Maybe instead of ingesting miracle cures, you're ready to get up from your computer and start working out. Or maybe you're ready to start working out without getting up from your computer. The Time Ryder Interactive Fitness Bike lets you play video games using the pedals as a controller. "You must pedal the exercise bike in order to play the game," goes the pitch. "Feel better and look better," and, most importantly for this audience, "end complaints about time spent on games." But, Mom! I'm exercising!

If you're looking for a body that says "muscleman" rather than "video-game addict," try Physique Techniques. Paul Thomas, a champion bodybuilder who "has returned to college to obtain a Bachelors Degree of Science in Nutrition" pushes his theory of "Metabolic Manipulation." It involves losing weight by eating more. How does that work? "The core of this technique is you! You are the determining factor to the success of the process." In other words, it doesn't work, but it's not his fault.

For a change of pace, Endurance Training Journal, the Journal of the Monomaniacal Endurance Athlete doesn't peddle snake oil. It is strictly informational. Unfortunately, however, it is written entirely in what seems to be Navajo code: "In designing your own Macro-Cycle, you should include within each the Meso-Cycle and the Micro-Cycle, an Off-Season, Pre-Season, and In-Season, and within each of these seasons you should have an active restoration phase or transitional period. These transitions can last anywhere from weeks to days, depending on how you feel or what the actual transition will involve." I think my transition will involve eating a pizza and watching Comedy Central.

Much more my own speed—quite literally—is The Super Slow Exercise Guild. Its goal, in addition to promoting really, really slow exercise, is "to express our collective disdain and intolerance for philosophies and practices such as:

  • Iso Kinetics
  • Plyometrics
  • Work Hardening
  • Specificity Training
  • Aerobics (with specific exceptions)
  • Cross-Training

What about eating algae?

Not all health advice is for people who want to be especially healthy. Sometimes it takes effort just to stay alive. At Workplace Safety and Health anyone who works near power lines should read the cautionary tale of a construction worker "electrocuted while guiding the placement of a structural steel column which came in bontact with a high voltage overhead line." Anyone who just wants a chuckle should see the charming illustration that accompanies this story. And what if you have a really unhealthy job that involves, say, inhaling formaldehyde? Here's a helpful hint: "Down-draft ventilation is considered the preferred method of ventilation in morgues."

There is even a Web site designed for medical emergencies. When Seconds Count has an eleven-step action plan for treating someone who has stopped breathing. Step One: "Tap victim's shoulder and call out name. Ask victim, 'Are you okay?'" Of course if you haven't already done at least that much in the six minutes it takes to download this site, you might as well start reading up on the preferred ventilation methods for morgues.

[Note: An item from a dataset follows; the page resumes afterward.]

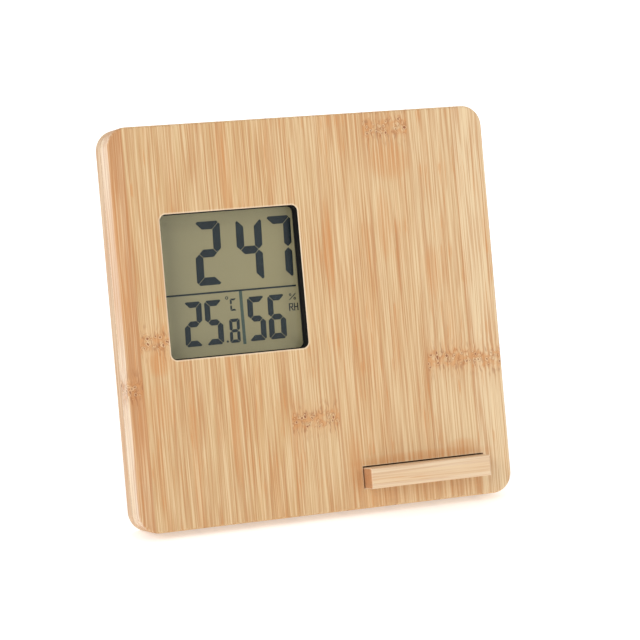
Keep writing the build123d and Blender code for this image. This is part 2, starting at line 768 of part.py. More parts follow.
def make_fixed_leaf():
    """The hinge leaf on the panel, with the two outer knuckles."""
    x0 = LEG_X - LEAF_HALF_WIDTH
    x1 = LEG_X + LEAF_HALF_WIDTH
    leaf = block(x0, x1, PANEL_DEPTH, PANEL_DEPTH + LEAF_THICK, HINGE_Z, HINGE_Z + LEAF_REACH)
    leaf -= block(
        LEG_X - OUTER_KNUCKLE,
        LEG_X + OUTER_KNUCKLE,
        PANEL_DEPTH,
        PANEL_DEPTH + LEAF_THICK,
        HINGE_Z,
        HINGE_Z + LEAF_CLEAR,
    )
    leaf += rod_x(HINGE_Y, HINGE_Z, KNUCKLE_R, x0, LEG_X - OUTER_KNUCKLE)
    leaf += rod_x(HINGE_Y, HINGE_Z, KNUCKLE_R, LEG_X + OUTER_KNUCKLE, x1)
    leaf -= rod_x(HINGE_Y, HINGE_Z, PIN_R + SCREW_FIT, x0, x1)
    back = PANEL_DEPTH + LEAF_THICK
    for x, z in hinge_screw_places(above=True):
        leaf -= countersink(x, z, back, HINGE_SCREW_R, HINGE_HEAD_R, PANEL_DEPTH - 1)
    return leaf


def make_hinge_pin():
    """The hinge pin, a little longer than the knuckles."""
    x0 = LEG_X - LEAF_HALF_WIDTH - PIN_OVERHANG
    x1 = LEG_X + LEAF_HALF_WIDTH + PIN_OVERHANG
    return rod_x(HINGE_Y, HINGE_Z, PIN_R, x0, x1)


def make_fixed_hinge_screws():
    """Two wood screws through the fixed leaf into the rear board."""
    head = PANEL_DEPTH + LEAF_THICK
    tip = head - HINGE_SCREW_LENGTH
    screws = [
        countersunk(x, z, head, tip, HINGE_SCREW_R, HINGE_HEAD_R)
        for x, z in hinge_screw_places(above=True)
    ]
    return Compound(screws)


def open_out(piece):
    """Turn a piece of the leg from folded flat to its open place."""
    return piece.rotate(Axis((0, HINGE_Y, HINGE_Z), (1, 0, 0)), LEG_OPEN)


def make_leg_leaf():
    """The hinge leaf on the leg, drawn folded flat, with the middle knuckle."""
    front = PANEL_DEPTH + LEG_LEAF_FRONT
    back = front + LEAF_THICK
    leaf = block(
        LEG_X - LEAF_HALF_WIDTH,
        LEG_X + LEAF_HALF_WIDTH,
        front,
        back,
        HINGE_Z - LEAF_REACH,
        HINGE_Z - LEAF_CLEAR,
    )
    leaf += block(
        LEG_X - MIDDLE_KNUCKLE, LEG_X + MIDDLE_KNUCKLE, front, back, HINGE_Z - LEAF_CLEAR - 1, HINGE_Z
    )
    leaf += rod_x(HINGE_Y, HINGE_Z, KNUCKLE_R, LEG_X - MIDDLE_KNUCKLE, LEG_X + MIDDLE_KNUCKLE)
    leaf -= rod_x(HINGE_Y, HINGE_Z, PIN_R + PIN_FIT, LEG_X - MIDDLE_KNUCKLE, LEG_X + MIDDLE_KNUCKLE)
    for x, z in hinge_screw_places(above=False):
        leaf -= countersink(x, z, front, HINGE_SCREW_R, HINGE_HEAD_R, back + 1)
    return leaf


def make_leg_hinge_screws():
    """Two wood screws through the moving leaf into the leg, drawn folded flat."""
    head = PANEL_DEPTH + LEG_LEAF_FRONT
    tip = head + HINGE_SCREW_LENGTH - LEG_SCREW_SHORTER
    screws = [
        countersunk(x, z, head, tip, HINGE_SCREW_R, HINGE_HEAD_R)
        for x, z in hinge_screw_places(above=False)
    ]
    return Compound(screws)


def make_leg_blank():
    """The tapered leg with its two horns, drawn folded flat, before its ends are trimmed."""
    front = PANEL_DEPTH + LEG_LEAF_FRONT + LEAF_THICK
    top = HINGE_Z + LEG_HORN
    foot = HINGE_Z - LEG_REACH
    face = Plane(origin=(LEG_X, front, 0), x_dir=(1, 0, 0), z_dir=(0, -1, 0))
    outline = Polyline(
        (-LEG_TOP_WIDTH / 2, top),
        (LEG_TOP_WIDTH / 2, top),
        (LEG_FOOT_WIDTH / 2, foot),
        (-LEG_FOOT_WIDTH / 2, foot),
        (-LEG_TOP_WIDTH / 2, top),
    )
    blank = extrude(face * make_face(outline), amount=-LEG_THICK)
    blank = fillet(blank.edges().filter_by(Axis.Y).sort_by(Axis.Z)[-2:], LEG_HORN_ROUND)
    blank = fillet(blank.faces().sort_by(Axis.Y)[-1].edges(), LEG_ROUND)
    blank -= block(
        LEG_X - LEG_NOTCH_HALF,
        LEG_X + LEG_NOTCH_HALF,
        front,
        front + LEG_THICK,
        HINGE_Z - LEG_NOTCH_LOW,
        top + 1,
    )
    tip = front - LEAF_THICK + HINGE_SCREW_LENGTH - LEG_SCREW_SHORTER + PILOT_SPARE
    for x, z in hinge_screw_places(above=False):
        blank -= rod(x, z, HINGE_SCREW_R + SCREW_FIT, front, tip)
    return blank


def lean_back(piece):
    """Lean a piece back about the panel's lower rear edge and bring its rest flat to Z = 0."""
    drop = REST_FLAT * sin(radians(LEAN)) * cos(radians(LEAN))
    return Pos(0, 0, -drop) * Rot(-LEAN, 0, 0) * Pos(0, -PANEL_DEPTH, 0) * piece


def floor_slab(z0, z1):
    """A slab across the whole footprint, between two heights above the floor."""
    return block(-PANEL_SIDE, PANEL_SIDE, -PANEL_SIDE, PANEL_SIDE, z0, z1)


def upright_pieces():
    """Every piece that only has to be leaned back."""
    pieces = {
        "front_board": make_front_board(),
        "display_bezel": make_display_bezel(),
        "display_lens": display_layer(LENS_SIDE, LENS_FRONT, LENS_BACK),
        "front_polariser": display_layer(FILM_SIDE, FILM_FRONT, GLASS_FRONT),
        "lcd_glass": make_lcd_glass(),
        "rear_reflector": display_layer(FILM_SIDE, GLASS_BACK, GLASS_BACK + FILM_THICK),
        "zebra_strip": make_zebra_strip(),
        "circuit_board": make_circuit_board(),
        "board_screws": make_board_screws(),
        "controller_chip": make_controller_chip(),
        "clock_crystal": make_clock_crystal(),
        "humidity_sensor": make_humidity_sensor(),
        "passive_parts": make_passive_parts(),
        "tact_switches": make_tact_switches(),
        "module_housing": make_module_housing(),
        "housing_screws": make_housing_screws(),
        "battery_lower": make_cell(CELL_Z[0], 1),
        "battery_upper": make_cell(CELL_Z[1], -1),
        "battery_link_contact": make_battery_link_contact(),
        "battery_plus_contact": make_battery_plus_contact(),
        "battery_minus_contact": make_battery_minus_contact(),
        "red_lead": make_lead(CELL_Z[0] - TAB_HALF_WIDTH, PLUS_TAB_Y, LEAD_END_X["red"]),
        "black_lead": make_lead(CELL_Z[1] - TAB_HALF_WIDTH, MINUS_TAB_Y, LEAD_END_X["black"]),
        "battery_door": make_battery_door(),
        "phone_ledge": make_phone_ledge(),
        "fixed_hinge_leaf": make_fixed_leaf(),
        "hinge_pin": make_hinge_pin(),
        "fixed_hinge_screws": make_fixed_hinge_screws(),
        "leg_hinge_leaf": open_out(make_leg_leaf()),
        "leg_hinge_screws": open_out(make_leg_hinge_screws()),
    }
    for name in BUTTON_X:
        pieces[name + "_button"] = make_button(name)
    return pieces


def all_pieces():
    """Every piece, leaned back, with those that meet the floor trimmed to it."""
    pieces = {name: lean_back(piece) for name, piece in upright_pieces().items()}
    pieces["rear_board"] = lean_back(make_rear_board()) - floor_slab(-10, 0)
    stop = block(
        LEG_X - LEG_TOP_WIDTH, LEG_X + LEG_TOP_WIDTH, 0, PANEL_DEPTH + LEG_STOP_GAP, 0, PANEL_SIDE
    )
    leg = lean_back(open_out(make_leg_blank()) - stop)
    pieces["support_leg"] = leg - floor_slab(-20, LEG_PAD)
    pieces["leg_pad"] = leg & floor_slab(0, LEG_PAD)
    return pieces


def centred(pieces):
    """Move the whole object so that the middle of its footprint is the origin."""
    box = Compound(list(pieces.values())).bounding_box()
    shift = -(box.min.Y + box.max.Y) / 2
    return {name: Pos(0, shift, 0) * piece for name, piece in pieces.items()}, shift


PIECES, FOOTPRINT_SHIFT = centred(all_pieces())
os.makedirs("parts", exist_ok=True)
for node, shape in PIECES.items():
    export_step(shape, "parts/" + node + ".step")
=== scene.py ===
"""Looks of the home weather station: bamboo, display, module, stand, light and camera.

Lengths in the panel's own frame are in millimetres: x to the right, n backwards from the
front face, u up the panel. place() turns them into the row frame, in metres.
"""
from math import cos, radians, sin

import bpy
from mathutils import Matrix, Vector


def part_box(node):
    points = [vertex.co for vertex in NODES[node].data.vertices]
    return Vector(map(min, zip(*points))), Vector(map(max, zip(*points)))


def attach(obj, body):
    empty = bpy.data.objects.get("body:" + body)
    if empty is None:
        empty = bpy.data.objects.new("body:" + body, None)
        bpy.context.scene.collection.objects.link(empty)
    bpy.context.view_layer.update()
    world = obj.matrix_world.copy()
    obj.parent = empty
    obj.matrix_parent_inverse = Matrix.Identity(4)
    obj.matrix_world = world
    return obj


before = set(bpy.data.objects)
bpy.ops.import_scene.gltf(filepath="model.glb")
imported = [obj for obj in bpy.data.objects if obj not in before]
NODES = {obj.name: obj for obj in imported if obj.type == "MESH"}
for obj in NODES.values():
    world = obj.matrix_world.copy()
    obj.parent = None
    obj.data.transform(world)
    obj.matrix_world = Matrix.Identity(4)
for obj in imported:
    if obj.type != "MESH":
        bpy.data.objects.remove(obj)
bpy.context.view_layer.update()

# ---- the panel's frame, worked out from where the display's film lies ----
MM = 0.001
LEAN = radians(14.3)
PANEL_DEPTH = 16.0
BOARD_SEAM = 9.0
FILM_FRONT = 6.6
FILM_LOW = 62.7
FILM_HIGH = 117.1
FILM_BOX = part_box("front_polariser")
SHIFT_Y = FILM_BOX[0].y / MM - (FILM_FRONT - PANEL_DEPTH) * cos(LEAN) - FILM_LOW * sin(LEAN)
SHIFT_Z = FILM_BOX[1].z / MM + (FILM_FRONT - PANEL_DEPTH) * sin(LEAN) - FILM_HIGH * cos(LEAN)


def place(x, n, u):
    """A point of the panel's frame, in the row frame."""
    y = (n - PANEL_DEPTH) * cos(LEAN) + u * sin(LEAN) + SHIFT_Y
    z = (PANEL_DEPTH - n) * sin(LEAN) + u * cos(LEAN) + SHIFT_Z
    return Vector((x, y, z)) * MM


PANEL_ORIGIN = place(0, 0, 0)

# ---- the leg's frame: its hinge in the panel's frame, and the lean of its length ----
LEG_HINGE = (34.0, 18.3, 82.0)
LEG_OPENING = radians(24.0)
LEG_ORIGIN = place(*LEG_HINGE)
LEG_TILT = LEAN - LEG_OPENING

# ---- camera ----
CAMERA_PLACE = (-0.3194, -0.8615, 0.3079)
CAMERA_AIM = (0.0017, -0.0083, 0.0740)
CAMERA_LENS = 140.6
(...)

But all of this is for amateurs. Folks who do health for a living have their own Web sites. At Kaiser Permanente's Fremont Medical Center doctors and nurses can test their medical knowledge on fun quizzes with questions like, "What is a characteristic of allergic but not bacterial conjunctivitis? Itching; crusting; sticky discharge."

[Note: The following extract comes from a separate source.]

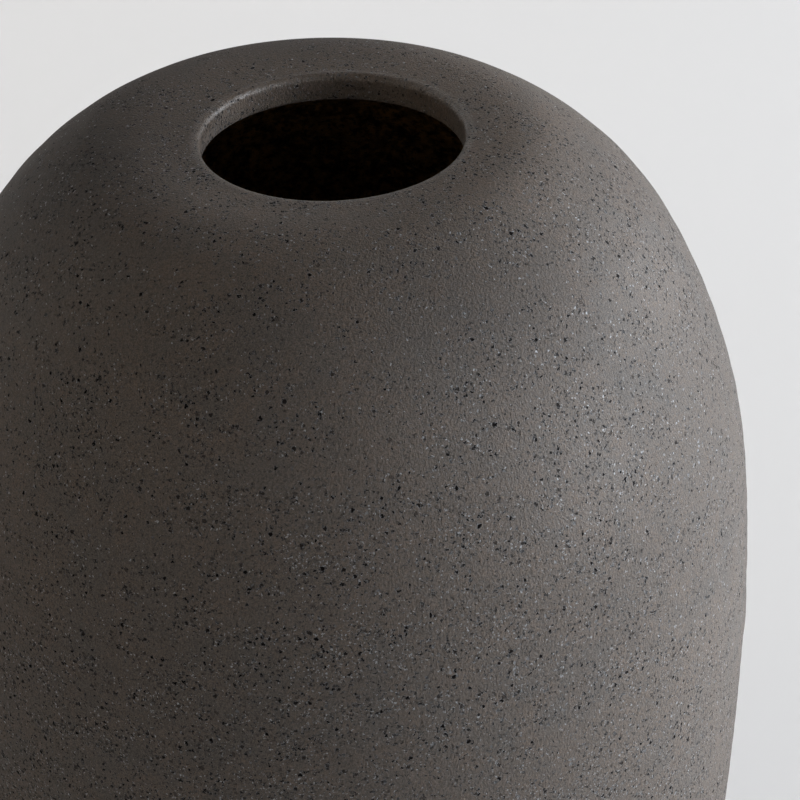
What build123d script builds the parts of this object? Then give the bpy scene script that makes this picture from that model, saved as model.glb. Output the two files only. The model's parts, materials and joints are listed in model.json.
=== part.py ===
"""Stoneware vase: a tall closed dome form with a small mouth, about 240 mm wide and 300 mm high.

The pot is thrown in two sections that are luted together with slip at the belly, then lined
with glaze and set on four small pads. Millimetres, +Z up. The origin is on the pot's axis at
the surface it stands on.
"""

import os
from math import acos
from math import asin
from math import atan2
from math import cos
from math import degrees
from math import radians
from math import sin
from math import sqrt

from build123d import *

# Overall size
TOTAL_HEIGHT = 300.0
BELLY_RADIUS = 120.0

# Outer wall. Each arc runs smoothly into the next. A slope is the wall's angle below
# horizontal going outward: 0 on the crown ring, 90 at the belly, more than 90 below it.
CROWN_ARC = 38.0
CROWN_SLOPE = 32.0
DOME_ARC = 82.0
DOME_SLOPE = 62.0
SHOULDER_ARC = 174.0
SHOULDER_SLOPE = 83.0
BELLY_ARC = 427.0
LOWER_ARC = 920.0
FOOT_CORNER = 18.0

# Wall and floor
WALL = 7.0
FLOOR = 9.0
FLOOR_CORNER = 16.0

# Mouth: the crown dips very slightly toward a rounded lip over a short straight bore, and the
# underside dips more, so that the wall is thickest at the lip
MOUTH_RADIUS = 35.6
OUTER_DIP_ARC = 120.0
INNER_DIP_ARC = 64.0
LIP_ROUND = 2.0
BORE_EDGE_ROUND = 0.8

# Turned recess under the base
RECESS_RADIUS = 79.0
RECESS_DEPTH = 1.8
RECESS_SLOPE_WIDTH = 2.4

# Luted joint at the belly: a ridge on the lower section fits a groove in the upper one
SLIP_THICKNESS = 0.8
RIDGE_HEIGHT = 2.0
RIDGE_LAND = 1.5

# Glaze inside, ending a little way short of the bore's lower edge
GLAZE_THICKNESS = 0.6
GLAZE_START_RADIUS = 37.6

# Pads under the foot ring
PAD_COUNT = 4
PAD_RADIUS = 5.0
PAD_THICKNESS = 1.5
PAD_EDGE_ROUND = 0.5

# Heights and radii that follow from the sizes above
CROWN_RISE = CROWN_ARC * (1 - cos(radians(CROWN_SLOPE)))
DOME_RISE = DOME_ARC * (cos(radians(CROWN_SLOPE)) - cos(radians(DOME_SLOPE)))
SHOULDER_RISE = SHOULDER_ARC * (cos(radians(DOME_SLOPE)) - cos(radians(SHOULDER_SLOPE)))
BELLY_RISE = BELLY_ARC * cos(radians(SHOULDER_SLOPE))
BELLY_HEIGHT = TOTAL_HEIGHT - CROWN_RISE - DOME_RISE - SHOULDER_RISE - BELLY_RISE
FOOT_HEIGHT = PAD_THICKNESS
FLOOR_HEIGHT = FOOT_HEIGHT + FLOOR


def arc_centres():
    """Centres of the belly, shoulder, dome and crown arcs, from the belly up."""
    belly = Vector(BELLY_RADIUS - BELLY_ARC, BELLY_HEIGHT)
    shoulder = belly + slope_vector(SHOULDER_SLOPE) * (BELLY_ARC - SHOULDER_ARC)
    dome = shoulder + slope_vector(DOME_SLOPE) * (SHOULDER_ARC - DOME_ARC)
    crown = dome + slope_vector(CROWN_SLOPE) * (DOME_ARC - CROWN_ARC)
    return belly, shoulder, dome, crown


def slope_vector(slope):
    """Unit vector out of the wall where its slope is this many degrees."""
    return Vector(sin(radians(slope)), cos(radians(slope)))


def slope_arc(centre, radius, slope_from, slope_to):
    """Part of a circle between two wall slopes."""
    return CenterArc((centre.X, centre.Y), radius, 90 - slope_from, slope_from - slope_to)


def corner_slope(arc, corner, foot):
    """Slope at which the lower wall meets a corner arc that ends on a level foot."""
    return degrees(acos((foot + corner - BELLY_HEIGHT) / (arc - corner)))


def wall_arcs(inset, corner, foot):
    """Arcs from the crown ring down to the base, this far inside the outer surface."""
    belly, shoulder, dome, crown = arc_centres()
    lower = Vector(BELLY_RADIUS - LOWER_ARC, BELLY_HEIGHT)
    lower_slope = corner_slope(LOWER_ARC - inset, corner, foot)
    corner_centre = lower + slope_vector(lower_slope) * (LOWER_ARC - inset - corner)
    return [
        slope_arc(crown, CROWN_ARC - inset, 0, CROWN_SLOPE),
        slope_arc(dome, DOME_ARC - inset, CROWN_SLOPE, DOME_SLOPE),
        slope_arc(shoulder, SHOULDER_ARC - inset, DOME_SLOPE, SHOULDER_SLOPE),
        slope_arc(belly, BELLY_ARC - inset, SHOULDER_SLOPE, 90),
        slope_arc(lower, LOWER_ARC - inset, 90, lower_slope),
        slope_arc(corner_centre, corner, lower_slope, 180),
    ]


def dip_centre(top, arc):
    """Centre of an arc that is level at the crown ring, at this height, and dips to the lip."""
    crown_ring_radius = arc_centres()[3].X
    return Vector(crown_ring_radius, top - arc)


def round_centre(dip, radius, reach):
    """Centre of a rounded edge on the bore, this far from the centre of a dip."""
    across = MOUTH_RADIUS + radius - dip.X
    return dip + Vector(across, sqrt(reach**2 - across**2))


def slope_seen_from(centre, point):
    """Slope of the line from an arc's centre to a point: negative toward the mouth."""
    offset = point - centre
    return degrees(atan2(offset.X, offset.Y))


def mouth_edges():
    """The inside of the mouth, from the inner crown ring round the lip to the outer one."""
    inner_dip = dip_centre(TOTAL_HEIGHT - WALL, INNER_DIP_ARC)
    outer_dip = dip_centre(TOTAL_HEIGHT, OUTER_DIP_ARC)
    edge_centre = round_centre(inner_dip, BORE_EDGE_ROUND, INNER_DIP_ARC + BORE_EDGE_ROUND)
    lip_centre = round_centre(outer_dip, LIP_ROUND, OUTER_DIP_ARC - LIP_ROUND)
    edge_slope = slope_seen_from(inner_dip, edge_centre)
    lip_slope = slope_seen_from(outer_dip, lip_centre)
    return [
        slope_arc(inner_dip, INNER_DIP_ARC, edge_slope, 0),
        slope_arc(edge_centre, BORE_EDGE_ROUND, edge_slope + 180, 270),
        Line((MOUTH_RADIUS, edge_centre.Y), (MOUTH_RADIUS, lip_centre.Y)),
        slope_arc(lip_centre, LIP_ROUND, -90, lip_slope),
        slope_arc(outer_dip, OUTER_DIP_ARC, lip_slope, 0),
    ]


def clay_section():
    """Half section of the whole clay pot, both thrown sections and the slip between them."""
    outer = wall_arcs(0, FOOT_CORNER, FOOT_HEIGHT)
    inner = wall_arcs(WALL, FLOOR_CORNER, FLOOR_HEIGHT)
    foot_edge = outer[-1] @ 1
    floor_edge = inner[-1] @ 1
    recess_top = FOOT_HEIGHT + RECESS_DEPTH
    base = Polyline(
        (foot_edge.X, FOOT_HEIGHT),
        (RECESS_RADIUS, FOOT_HEIGHT),
        (RECESS_RADIUS - RECESS_SLOPE_WIDTH, recess_top),
        (0, recess_top),
        (0, FLOOR_HEIGHT),
        (floor_edge.X, FLOOR_HEIGHT),
    )
    return make_face(outer + inner + mouth_edges() + [base])


def joint_line(height):
    """Line across the wall at the belly, raised into a ridge at the middle of the wall."""
    outer = BELLY_RADIUS
    inner = BELLY_RADIUS - WALL
    middle = BELLY_RADIUS - WALL / 2
    return [
        (outer + WALL, height),
        (outer - RIDGE_LAND, height),
        (middle, height + RIDGE_HEIGHT),
        (inner + RIDGE_LAND, height),
        (inner - WALL, height),
    ]


def below_joint(height):
    """Everything below a joint line."""
    line = joint_line(height)
    closing = [(0, height), (0, -WALL), (BELLY_RADIUS + WALL, -WALL), line[0]]
    return make_face(Polyline(*line, *closing))


def turned(section):
    """A half section turned round the pot's axis."""
    return revolve(Plane.XZ * section, Axis.Z)


def lower_body():
    """Lower thrown section: floor, foot and wall up to the belly, with a ridge on its rim."""
    return turned(clay_section() & below_joint(BELLY_HEIGHT - SLIP_THICKNESS / 2))


def upper_body():
    """Upper thrown section: the dome from the belly to the mouth, with a groove in its rim."""
    return turned(clay_section() - below_joint(BELLY_HEIGHT + SLIP_THICKNESS / 2))


def joint_slip():
    """Ring of fired slip that bonds the two sections."""
    upper_line = BELLY_HEIGHT + SLIP_THICKNESS / 2
    lower_line = BELLY_HEIGHT - SLIP_THICKNESS / 2
    return turned(clay_section() & (below_joint(upper_line) - below_joint(lower_line)))


def liner_glaze():
    """Coat of glaze over the whole inside, from just under the mouth to the floor."""
    dip = dip_centre(TOTAL_HEIGHT - WALL, INNER_DIP_ARC)
    glaze_dip = INNER_DIP_ARC - GLAZE_THICKNESS
    start_slope = degrees(asin((GLAZE_START_RADIUS - dip.X) / INNER_DIP_ARC))
    start = dip + slope_vector(start_slope) * INNER_DIP_ARC
    end = dip + slope_vector(start_slope) * glaze_dip
    clay = wall_arcs(WALL, FLOOR_CORNER, FLOOR_HEIGHT)
    surface = wall_arcs(
        WALL + GLAZE_THICKNESS,
        FLOOR_CORNER - GLAZE_THICKNESS,
        FLOOR_HEIGHT + GLAZE_THICKNESS,
    )
    clay_edge = clay[-1] @ 1
    surface_edge = surface[-1] @ 1
    floor = Polyline(
        (clay_edge.X, FLOOR_HEIGHT),
        (0, FLOOR_HEIGHT),
        (0, FLOOR_HEIGHT + GLAZE_THICKNESS),
        (surface_edge.X, FLOOR_HEIGHT + GLAZE_THICKNESS),
    )
    ceiling = [
        slope_arc(dip, INNER_DIP_ARC, start_slope, 0),
        slope_arc(dip, glaze_dip, start_slope, 0),
        Line((start.X, start.Y), (end.X, end.Y)),
    ]
    return turned(make_face(clay + surface + ceiling + [floor]))


def foot_pads():
    """Pads stuck to the middle of the foot ring, evenly spaced, with rounded lower edges."""
    foot_edge = (wall_arcs(0, FOOT_CORNER, FOOT_HEIGHT)[-1] @ 1).X
    ring_radius = (foot_edge + RECESS_RADIUS) / 2
    pad = extrude(Circle(PAD_RADIUS), PAD_THICKNESS)
    pad = fillet(pad.edges().group_by(Axis.Z)[0], PAD_EDGE_ROUND)
    places = PolarLocations(ring_radius, PAD_COUNT, start_angle=180 / PAD_COUNT)
    return Compound([place * pad for place in places])


def main():
    os.makedirs("parts", exist_ok=True)
    export_step(lower_body(), "parts/lower_body.step")
    export_step(upper_body(), "parts/upper_body.step")
    export_step(joint_slip(), "parts/joint_slip.step")
    export_step(liner_glaze(), "parts/liner_glaze.step")
    export_step(foot_pads(), "parts/foot_pads.step")


main()
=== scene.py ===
"""Stoneware vase: the visual model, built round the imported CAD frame. Metres, +Z up."""

import json
import math

import bpy
import numpy as np
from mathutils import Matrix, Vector


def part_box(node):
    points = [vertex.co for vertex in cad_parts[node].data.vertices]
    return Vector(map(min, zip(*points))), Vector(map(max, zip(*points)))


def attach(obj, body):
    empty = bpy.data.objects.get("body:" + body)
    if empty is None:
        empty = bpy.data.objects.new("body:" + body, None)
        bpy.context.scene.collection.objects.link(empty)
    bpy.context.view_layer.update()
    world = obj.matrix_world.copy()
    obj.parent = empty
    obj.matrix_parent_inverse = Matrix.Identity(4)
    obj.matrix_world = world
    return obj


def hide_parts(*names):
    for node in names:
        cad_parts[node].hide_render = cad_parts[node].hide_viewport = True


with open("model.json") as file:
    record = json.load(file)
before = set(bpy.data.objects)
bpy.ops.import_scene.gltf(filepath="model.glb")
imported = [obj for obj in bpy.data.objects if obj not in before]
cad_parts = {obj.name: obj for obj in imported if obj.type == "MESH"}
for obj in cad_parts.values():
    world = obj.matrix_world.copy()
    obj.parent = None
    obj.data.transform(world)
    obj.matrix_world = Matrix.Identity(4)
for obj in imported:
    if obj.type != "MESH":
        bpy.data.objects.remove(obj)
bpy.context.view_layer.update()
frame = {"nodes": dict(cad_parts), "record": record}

MM = 0.001

# Places and sizes from the frame
UPPER_LOW, UPPER_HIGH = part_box("upper_body")
AXIS_X = (UPPER_LOW.x + UPPER_HIGH.x) / 2
AXIS_Y = (UPPER_LOW.y + UPPER_HIGH.y) / 2
TOP = UPPER_HIGH.z
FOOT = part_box("lower_body")[0].z
BELLY_RADIUS = (UPPER_HIGH.x - UPPER_LOW.x) / 2
MOUTH = next(m for m in frame["record"]["mounts"] if m["name"] == "mouth")
MOUTH_RADIUS = MOUTH["dims"]["r_mm"] * MM

# The wall's arcs, from the crown ring down: radius, and slope in degrees where the arc ends
CROWN = (38 * MM, 32)
DOME = (82 * MM, 62)
SHOULDER = (174 * MM, 83)
BELLY = (427 * MM, 90)
LOWER_ARC = 920 * MM
FOOT_CORNER = 18 * MM
WALL = 7.0 * MM
FLOOR_THICKNESS = 9.0 * MM
FLOOR_CORNER = 16 * MM
OUTER_DIP_ARC = 400 * MM  # the dip round the mouth, flatter than the CAD model's
INNER_DIP_ARC = 64 * MM
LIP_ROUND = 2.0 * MM
BORE_EDGE_ROUND = 0.8 * MM
RECESS_RADIUS = 79 * MM
RECESS_DEPTH = 1.8 * MM
RECESS_SLOPE_WIDTH = 2.4 * MM
GLAZE_THICKNESS = 0.6 * MM
GLAZE_START_RADIUS = 37.6 * MM
SLIP_THICKNESS = 0.8 * MM
RIDGE_HEIGHT = 2.0 * MM
RIDGE_LAND = 1.5 * MM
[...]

Then there's The Interactive Patient, a sad sack with aches and pains whom med students (or any slob, really) get to diagnose based on questioning, physical examination, and lab work. As an "I'm-not-a-doctor-but-I-play-one-on-the-Internet" game, The Interactive Patient is actually kind of fun. But the idea that real doctors are being trained on the Web is somewhat frightening. If your physician ever tries to prescribe algae, start running. And I don't mean for the exercise.

DANIEL RADOSH is a New York-based freelance writer who is a frequent contributor to the New York Press, Details, the New York Times Magazine and The Transom.